Customers find hawala attractive because it provides a fast and convenient means for transfer of funds, usually with a far lower commission than that charged by banks. Its advantages are most pronounced when the receiving country manipulates exchange rates (as has been the case for many typical receiving countries in the Middle East), or when the banking system in the receiving country is fairly primitive. Moreover, in some parts of the world it is the only option for legitimate funds transfers, and has even been used by aid organizations in areas where it is the best-functioning institution. In recent years the latter practice has caused concern because it is thought to have facilitated money transfers for terrorist groups. In principle,hawals may also be used for money laundering of drug profits, though the evidence for this is scanty.

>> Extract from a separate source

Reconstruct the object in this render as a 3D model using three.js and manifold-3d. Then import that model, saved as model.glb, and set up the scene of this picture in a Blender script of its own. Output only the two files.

The money transfers are informal and not effectively regulated by governments, which is a major advantage to customers with tax, currency control, immigration, or other concerns. In some countries, hawalas are actually regulated by local governments and hawaladars must be licensed to perform their money brokering services.
Let us return to the Middle Ages, in the centuries in which the Mediterranean was a Muslim lake. In those days, before the Great Divergence, the hawala system spread far and wide. That the first bankers in Italy were familiar with it is shown by the loan- word avallo, which is simply an Italian version of hawala. Yet the European bankers went far beyond their model, to introduce the wide-ranging innovations that we are all familiar with. The Islamic world kept to the more primitive institution of the hawala.
Today, of course, Western banking (sometimes disguised under the rubric of Islamic banking, which is simply Western banking with a few rhetorical changes) flourishes in Islamic countries. So does hawala. That this dual system, with one foot in the past and one in the present, is the norm is one indicator of the way in which Islamic economies are lagging.